[UPDATE: City of Lakes Loppet organizers said Tuesday continuing warm temperatures have scuttled plans to hold any events other than the Luminary Loppet on the lakes.
All events will be held entirely within Theodore Wirth Park, with the exception of the Luminary Loppet and the Southwest Journal Snow Sculpture Contest. The snow sculpture contest is the only event now planned at the original location of the Loppet Village, at the Lake Calhoun Executive Center.
Snow conditions are so poor on Lake of the Isles that the Luminary Loppet will be a walking-only event. The event was sold out, but Loppet organizers now plan to release more tickets.]
Snow or no snow, the show must go on.
That’s the message from City of Lakes Loppet organizers, who on Monday acknowledged a lack of snow means some events won’t run as planned. The cross-country ski festival runs Friday through Sunday, but forecast highs above freezing through Thursday mean an already meager snow base will continue to evaporate.
John Munger, executive director of the Loppet Foundation, said many festival events, including the Penn Ice-Cycle Loppet bike race and Captain Ken’s Kubb Tournament, would be unaffected by the warm weather. But the Loppet’s trademark events — point-to-point ski races that run from Theodore Wirth Park to Uptown — will have to change.
“There is not enough (snow) to even attempt to do anything between Wirth and the lakes, no,” Munger said. “That option is gone. We’re focusing on the lakes and primarily on Calhoun and Isles.”
Unless conditions improve, thousands may end up walking around Lake of the Isles during the sold-out Luminary Loppet instead of skiing. The illuminated nighttime ski is the festival’s single most popular event.
Participants in the major ski races — the Hoigaard’s Classic and the Loppet Skate marathons — may end up skiing a few laps on the artificial snow loop at Theodore Wirth and then take a bus to finish the race with a few more laps on Lake Calhoun and possibly Lake of the Isles. Other ski races may take place entirely on the lakes, Munger said.
On Monday, Loppet organizers were plowing snow on Lake Calhoun in an attempt to create a ski-able track. Snow machines were operating last week and over the weekend to create a base of artificial snow for the Loppet Village, located near the Lake Calhoun Executive Center on the lake’s north shore.
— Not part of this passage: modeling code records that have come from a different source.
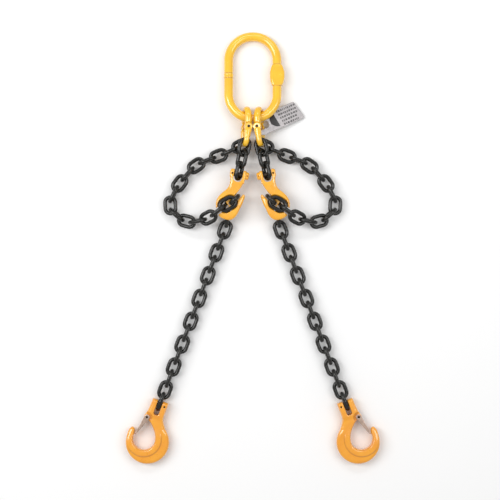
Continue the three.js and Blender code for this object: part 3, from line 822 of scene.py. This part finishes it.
def master_mesh():
    straight_half = master_apex - master_radius
    data = ring(master_radius, straight_half, master_section, arc_steps=72, straight_steps=160, sides=56)
    return mark_crease_shade(mesh_of("master", data), master_crease_shade)


# ---- Coupling links ----
LOCK_PIN_END = 19.8 * MM  # the load pin stops short of the outer eyes' lips
PIN_MOUTH = 2.6 * MM
COUPLING_EYE = LOCK_EYE + 0.5 * MM
COUPLING_WIRE = LOCK_WIRE - 0.2 * MM
EYE_ROOT = (6 * MM, 10 * MM)  # half its width, and how far up the leg it runs
LEG_FOOT = (4 * MM, 8 * MM, 12 * MM)
BEND_STEPS = 10
WIRE_SIDES = 24
EYE_TRIM = 20 * MM  # what is cut off outside each eye: to the sides and below
EYE_TRIM_TOP = 4 * MM
EYE_TRIM_OUT = 9 * MM
LEG_WIDENING = 0.2
WIDE_FROM = (5 * MM, 10 * MM)
SLIMS_OVER = 8 * MM


def coupling_path(reach, corner):
    """The wire's middle, up one leg, round the bow and down the other."""
    inset_z, straight = LOCK_HALF_WIDTH - corner, reach - corner
    points = [Vector((0, y, -LOCK_HALF_WIDTH)) for y in LEG_FOOT]
    for side, (first, last) in ((-1, (180, 90)), (1, (90, 0))):
        for i in range(BEND_STEPS + 1):
            a = rad(first + (last - first) * i / BEND_STEPS)
            y, z = straight + corner * math.sin(a), side * inset_z + corner * math.cos(a)
            points.append(Vector((0, y, z)))
    points += [Vector((0, y, LOCK_HALF_WIDTH)) for y in reversed(LEG_FOOT)]
    return [p for i, p in enumerate(points) if i == 0 or (p - points[i - 1]).length > 0.1 * MM]


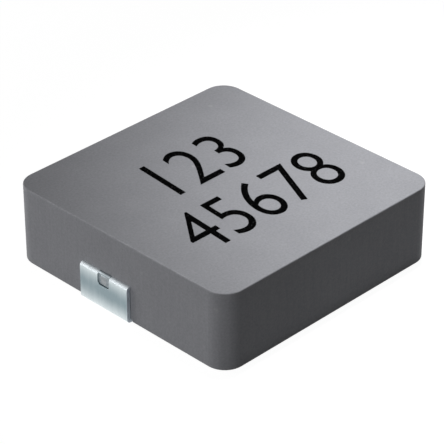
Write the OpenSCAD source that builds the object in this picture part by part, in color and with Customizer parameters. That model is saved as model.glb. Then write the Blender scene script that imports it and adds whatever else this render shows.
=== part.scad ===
// Shielded power inductor for surface mounting: a pressed iron-powder body around a flat-wire coil.
// X runs from terminal to terminal, Y along the width and Z up. The origin is in the middle of
// the footprint, on the plane that the solder feet stand on. All sizes are in millimetres.

/* [Body] */
// Length and width of the square moulded body
body_side = 12.6; // [12.3:0.1:15]
// Height of the moulded body by itself
body_height = 3.7; // [3.3:0.01:5]
// Radius of the four upright corners
corner_radius = 0.95; // [0.4:0.05:2]
// Radius of the edges around the top and around the underside
edge_radius = 0.05; // [0.02:0.01:0.3]
// Gap that the solder feet keep between the body and the board
standoff = 0.04; // [0.02:0.01:0.12]

/* [Terminals] */
// Width of the tinned copper strip
strip_width = 2.85; // [2:0.05:4]
// Thickness of the strip
strip_thickness = 0.15; // [0.13:0.01:0.22]
// Inside radius of both folds, and the gap that they leave behind the leg
fold_radius = 0.05; // [0.03:0.01:0.1]
// Height of the strip's upper face where it leaves the body
strip_top = 1.78; // [1.5:0.01:2]
// Distance of both terminals from the centre line, along Y
terminal_offset = 0.6; // [0.45:0.05:1.5]
// Length of strip that is held inside the body
tongue_length = 0.65; // [0.4:0.05:0.9]
// Powder between the inner end of that strip and the coil
tongue_gap = 0.3; // [0.25:0.01:0.5]
// Length of each solder foot, with the fold at its outer end
foot_length = 2.3; // [1:0.1:4]
// Play around each foot in its recess in the underside
recess_play = 0.1; // [0.05:0.01:0.3]

/* [Wire joints] */
// Width of the slot in the strip that takes the end of the wire
slot_width = 0.64; // [0.5:0.02:1]
// Radius of the two lower corners of the slot
slot_corner = 0.15; // [0.05:0.01:0.2]
// Solder above and below the wire in its slot
joint_film = 0.02; // [0.01:0.01:0.05]
// Depth of the solder's face behind the face of the leg
solder_recess = 0.1; // [0.05:0.01:0.12]
// Radius of the solder's upper edge
solder_edge = 0.06; // [0.03:0.01:0.07]

/* [Winding] */
// Thickness of the flat enamelled wire, from the axis outwards
wire_thickness = 0.34; // [0.24:0.01:0.35]
// Height of the flat wire, along the axis
wire_height = 0.54; // [0.4:0.01:0.6]
// Bonding film between neighbouring turns and between the two layers
turn_film = 0.04; // [0.02:0.01:0.05]
// Half turns in the lower layer, and the upper layer has two more
lower_half_turns = 13; // [7, 9, 11, 13, 15]
// Radius of the bend that turns each end of the wire outwards, to its middle
tail_bend = 0.4; // [0.25:0.01:0.42]
// Least gap between the crossover, where its slope ends, and the turns around it
crossover_gap = 0.02; // [0.01:0.01:0.1]

/* [Hidden] */
$fn = 96;

// Overrun of cutting shapes past the faces they cut
over = 1;
// Straight pieces in each quarter turn of a sloping run of wire
slope_steps = 12;

// Body
body_face = body_side / 2;
straight_half = body_face - corner_radius;

// Terminals, each built on the +X side
fold_outer = fold_radius + strip_thickness;
leg_inner = body_face + fold_radius;
leg_outer = body_face + fold_outer;
tongue_end = body_face - tongue_length;
tongue_bottom = strip_top - strip_thickness;
strip_start = terminal_offset - strip_width / 2;
foot_end = leg_outer - foot_length;

// Layers of the winding, as heights of the wire's lower edge
lower_level = strip_top - joint_film - wire_height;
upper_level = lower_level + wire_height + turn_film;
turn_pitch = wire_thickness + turn_film;
upper_half_turns = lower_half_turns + 2;
// Each half turn swaps to a centre beside the axis, so that the half turns join into a spiral
centre_shift = turn_pitch / 4;
// The outermost half turn stays inside the tongues of the terminals
outer_lane = tongue_end - tongue_gap - wire_thickness / 2 - centre_shift;
inner_lane = outer_lane - (upper_half_turns - 1) * turn_pitch / 2;
// The crossover leaves the upper layer and reaches the lower one between these angles
slope_start = 50;
slope_end = 130;
// Half-way it lies this much nearer to the axis than at its ends
crossover_dip = (wire_thickness + crossover_gap - turn_pitch + centre_shift * (1 - cos(slope_end)))
    / pow(sin(slope_end), 2);
// Beside a sloping run the powder stays out of the narrow gap towards the other turns
slope_room = wire_thickness;

// Joints between wire and strip
slot_bottom = lower_level - joint_film;
solder_face = leg_outer - solder_recess;
wire_end = solder_face - solder_edge;

// Radius of the half turn of that number, counted outwards from the innermost one
function lane_radius(number) = inner_lane + number * turn_pitch / 2;

// Goes from 0 to 1 with a level start and finish as t does, and holds outside them
function ease(t) = let(u = min(max(t, 0), 1)) u * u * (3 - 2 * u);

// Height of a run of wire that slopes from the upper layer to the lower one
function slope_level(t) = upper_level + (lower_level - upper_level) * ease(t);

// Stations of the crossover: angle, distance from the axis and height
crossover_path = [
    for (step = [0 : 2 * slope_steps])
        let(angle = 90 * step / slope_steps)
        [
            angle,
            inner_lane - centre_shift - crossover_dip * pow(sin(angle), 2),
            slope_level((angle - slope_start) / (slope_end - slope_start))
        ]
];

// Stations of the last quarter of the outermost upper turn, which comes down to the terminal
descent_path = [
    for (step = [0 : slope_steps])
        [270 - 90 * step / slope_steps, outer_lane, slope_level(step / slope_steps)]
];

// The whole moulded block without its cavities, corner by corner and side by side
module block() {
    translate([-straight_half, -straight_half, standoff])
        cube([2 * straight_half, 2 * straight_half, body_height]);
    for (quarter = [0 : 3])
        rotate([0, 0, 90 * quarter]) {
            translate([straight_half, straight_half, standoff])
                rotate_extrude(start = 0, angle = 90)
                    edge_profile();
            translate([straight_half, straight_half, standoff])
                rotate([90, 0, 0])
                    linear_extrude(2 * straight_half)
                        edge_profile();
        }
}

// Section through the rim of the block, from its straight part outwards
module edge_profile() {
    square([corner_radius - edge_radius, body_height]);
    translate([0, edge_radius])
        square([corner_radius, body_height - 2 * edge_radius]);
    for (height = [edge_radius, body_height - edge_radius])
        translate([corner_radius - edge_radius, height])
            circle(edge_radius);
}

// Even half turns lie on the -Y side, from 180 degrees on, and odd ones on the +Y side
function half_start(number) = number % 2 == 0 ? 180 : 0;

// Centre of a half turn along X
function half_shift(number, layer) = (number % 2 == 0 ? -1 : 1) * layer * centre_shift;

// A bar of wire height bent round the Z axis, between two radii, over part of a turn
module arc_bar(inner, outer, start, angle, level, height) {
    translate([0, 0, level])
        rotate_extrude(start = start, angle = angle)
            translate([inner, 0])
                square([outer - inner, height]);
}

// Every second half turn of a layer, from the first to the last, as one bar without gaps.
// The layer is 1 for the upper one and -1 for the lower one.
module half_turns(first, last, layer, height) {
    translate([half_shift(first, layer), 0, 0])
        arc_bar(
            lane_radius(first) - wire_thickness / 2,
            lane_radius(last) + wire_thickness / 2,
            half_start(first), 180, layer > 0 ? upper_level : lower_level, height
        );
}

// Wire swept through stations of angle, radius and height, with spare room inwards or outwards
module sloping_wire(path, inwards = 0, outwards = 0) {
    inner = -wire_thickness / 2 - inwards;
    outer = wire_thickness / 2 + outwards;
    section = [[inner, 0], [outer, 0], [outer, wire_height], [inner, wire_height]];
    last = 4 * (len(path) - 1);
    corners = [
        for (station = path)
            for (corner = section)
                [
                    (station[1] + corner[0]) * cos(station[0]),
                    (station[1] + corner[0]) * sin(station[0]),
                    station[2] + corner[1]
                ]
    ];
    // Each face is listed as a path that turns clockwise needs it
    faces = concat(
        [[0, 1, 2, 3]],
        [
            for (ring = [0 : 4 : last - 4])
                for (corner = [0 : 3])
                    let(a = ring + corner, b = ring + (corner + 1) % 4)
                    each [[a, b + 4, b], [a, a + 4, b + 4]]
        ],
        [[last + 3, last + 2, last + 1, last]]
    );
    clockwise = path[len(path) - 1][0] < path[0][0];
    polyhedron(corners, clockwise ? faces : [for (face = faces) reversed(face)]);
}

// The same list from its last entry to its first
function reversed(list) = [for (i = [len(list) - 1 : -1 : 0]) list[i]];

// End of the wire on the +X side: it leaves the coil along +Y and turns out through the slot
module tail(start_x) {
    run = terminal_offset - tail_bend;
    translate([start_x - wire_thickness / 2, 0, lower_level])
        cube([wire_thickness, run, wire_height]);
    translate([start_x + tail_bend, run, 0])
        arc_bar(
            tail_bend - wire_thickness / 2,
            tail_bend + wire_thickness / 2,
            90, 90, lower_level, wire_height
        );
    translate([start_x + tail_bend, terminal_offset - wire_thickness / 2, lower_level])
        cube([wire_end - start_x - tail_bend, wire_thickness, wire_height]);
}

// Both ends of the wire
module tails() {
    mirror([1, 0, 0])
        tail(outer_lane + centre_shift);
    tail(lane_radius(lower_half_turns - 1) + centre_shift);
}

// Flat part of the outermost upper turn, before it slopes down
module last_quarter(inwards = 0) {
    translate([-centre_shift, 0, 0])
        arc_bar(
            outer_lane - wire_thickness / 2 - inwards,
            outer_lane + wire_thickness / 2,
            270, 90, upper_level, wire_height
        );
}

// Flat wire wound as two spiral layers from one length, with both ends on the outside
module winding() {
    color("#b87333") {
        for (number = [0 : upper_half_turns - 2])
            half_turns(number, number, 1, wire_height);
        for (number = [0 : lower_half_turns - 1])
            half_turns(number, number, -1, wire_height);
        sloping_wire(crossover_path);
        last_quarter();
        translate([-centre_shift, 0, 0])
            sloping_wire(descent_path);
        tails();
    }
}

// Room that the powder leaves for the winding when it is pressed around it
module winding_space() {
    half_turns(0, upper_half_turns - 3, 1, wire_height);
    half_turns(1, upper_half_turns - 2, 1, wire_height);
    half_turns(0, lower_half_turns - 1, -1, wire_height + turn_film);
    half_turns(1, lower_half_turns - 2, -1, wire_height + turn_film);
    sloping_wire(crossover_path, outwards = slope_room);
    last_quarter(slope_room);
    translate([-centre_shift, 0, 0])
        sloping_wire(descent_path, inwards = slope_room);
    tails();
}

// Slot outline across the strip, open at the top
module slot_outline() {
    flank = slot_width / 2 - slot_corner;
    translate([-slot_width / 2, slot_bottom + slot_corner])
        square([slot_width, strip_top - slot_bottom]);
    translate([-flank, slot_bottom])
        square([2 * flank, slot_corner]);
    for (side = [-1, 1])
        translate([side * flank, slot_bottom + slot_corner])
            circle(slot_corner);
}

// Slot outline as a bar along X
module slot_bar(from_x, to_x) {
    translate([from_x, terminal_offset, 0])
        rotate([90, 0, 90])
            linear_extrude(to_x - from_x)
                slot_outline();
}

// One fold of the strip, a quarter turn about the Y direction
module fold(height, start) {
    translate([body_face, strip_start + strip_width, height])
        rotate([90, 0, 0])
            rotate_extrude(start = start, angle = 90)
                translate([fold_radius, 0])
                    square([strip_thickness, strip_width]);
}

// Forked tongue, leg and foot of the +X terminal, folded from one slotted strip
module terminal() {
    color("silver")
        difference() {
            union() {
                translate([tongue_end, strip_start, tongue_bottom])
                    cube([tongue_length, strip_width, strip_thickness]);
                fold(strip_top - fold_outer, 0);
                translate([leg_inner, strip_start, fold_outer])
                    cube([strip_thickness, strip_width, strip_top - 2 * fold_outer]);
                fold(fold_outer, 270);
                translate([foot_end, strip_start, 0])
                    cube([body_face - foot_end, strip_width, strip_thickness]);
            }
            slot_bar(tongue_end - over, leg_outer + over);
        }
}

// Solder around the wire, in the fork of the tongue and in the slot of the leg
module solder() {
    color("gainsboro")
        difference() {
            union() {
                translate([tongue_end, terminal_offset - slot_width / 2, tongue_bottom])
                    cube([tongue_length, slot_width, strip_thickness]);
                intersection() {
                    slot_bar(body_face, solder_face);
                    translate([0, terminal_offset + slot_width, 0])
                        rotate([90, 0, 0])
                            linear_extrude(2 * slot_width)
                                solder_profile();
                }
            }
            tails();
        }
}

// Side view of the solder outside the body, with its upper edge rounded
module solder_profile() {
    translate([body_face, 0])
        square([solder_face - body_face, strip_top - solder_edge]);
    translate([body_face, 0])
        square([wire_end - body_face, strip_top]);
    translate([wire_end, strip_top - solder_edge])
        circle(solder_edge);
}

// Pressed and sealed powder body, with its cavities and the recesses for the feet
module body() {
    color("dimgray")
        difference() {
            block();
            winding_space();
            for (side = [0, 1])
                mirror([side, 0, 0]) {
                    translate([tongue_end, strip_start, tongue_bottom])
                        cube([tongue_length + over, strip_width, strip_thickness]);
                    translate([foot_end - recess_play, strip_start - recess_play, 0])
                        cube([foot_length + over, strip_width + 2 * recess_play, strip_thickness]);
                }
        }
}

module terminal_right() {
    terminal();
}

module terminal_left() {
    mirror([1, 0, 0])
        terminal();
}

module solder_right() {
    solder();
}

module solder_left() {
    mirror([1, 0, 0])
        solder();
}

body();
winding();
terminal_left();
terminal_right();
solder_left();
solder_right();
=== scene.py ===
# %% [markdown]
# # A shielded power inductor on white paper
# The part is a square block of pressed iron powder, 12.6 mm wide, with a flat copper coil
# inside it. Two tinned copper strips leave its sides and fold under it to be soldered.
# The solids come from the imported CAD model, in metres and at their real size. This lesson
# adds what they lack: finishes, softly rounded sheet metal, solder, a printed marking and a
# small studio.

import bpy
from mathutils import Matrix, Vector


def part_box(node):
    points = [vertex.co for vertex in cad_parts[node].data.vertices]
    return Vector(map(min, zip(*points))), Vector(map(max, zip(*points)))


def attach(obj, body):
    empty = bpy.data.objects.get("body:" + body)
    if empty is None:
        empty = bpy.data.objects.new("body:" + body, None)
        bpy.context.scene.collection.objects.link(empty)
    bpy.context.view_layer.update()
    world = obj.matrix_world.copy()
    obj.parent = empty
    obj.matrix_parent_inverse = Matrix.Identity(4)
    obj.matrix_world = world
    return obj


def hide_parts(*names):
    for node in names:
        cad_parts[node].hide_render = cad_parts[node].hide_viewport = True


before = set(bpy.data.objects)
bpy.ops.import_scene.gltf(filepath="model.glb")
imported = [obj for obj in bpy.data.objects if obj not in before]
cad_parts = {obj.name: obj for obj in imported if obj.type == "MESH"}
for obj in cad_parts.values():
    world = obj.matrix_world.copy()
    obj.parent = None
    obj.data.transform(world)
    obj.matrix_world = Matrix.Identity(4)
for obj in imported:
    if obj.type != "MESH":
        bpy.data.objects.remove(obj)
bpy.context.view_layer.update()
print("solids:", sorted(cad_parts))

# %% [markdown]
# ## Places come from the frame
# Blender works in metres and this part in tenths of a millimetre, so lengths are written in
# millimetres and multiplied by `mm`. The boxes of the solids give the places of everything
# that is added: nothing is placed by eye. All pieces keep their place in their mesh, and
# their objects stay at the origin.

# %% Units and the boxes of the solids
import math

import bpy
from mathutils import Matrix, Vector

mm = 0.001
body_low, body_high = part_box("body")
strip_low, strip_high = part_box("terminal_left")
joint_low, joint_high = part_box("solder_left")
body_centre = (body_low + body_high) / 2
print("block, mm:", *(round(side / mm, 3) for side in body_high - body_low))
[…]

A critical lack of snow has forced similar adjustments for three out of the previous 12 City of Lakes Loppet festivals. The last time was 2012, but it also happened in 2005 and during the inaugural 2003 festival.
“We’re kind of going back to our roots,” Munger joked.
While the Loppet Foundation’s origins are tied up with the mid-winter festival, it now runs year-round events that encourage outdoor activities and recreation. And that means playing with whatever hand Mother Nature deals you, Munger said.
“The weather is what it is, and that’s kind of what the foundation is about,” he said. “It’s about getting out and being active no matter what the weather gives you.
“I think we’re going to accomplish that this weekend.”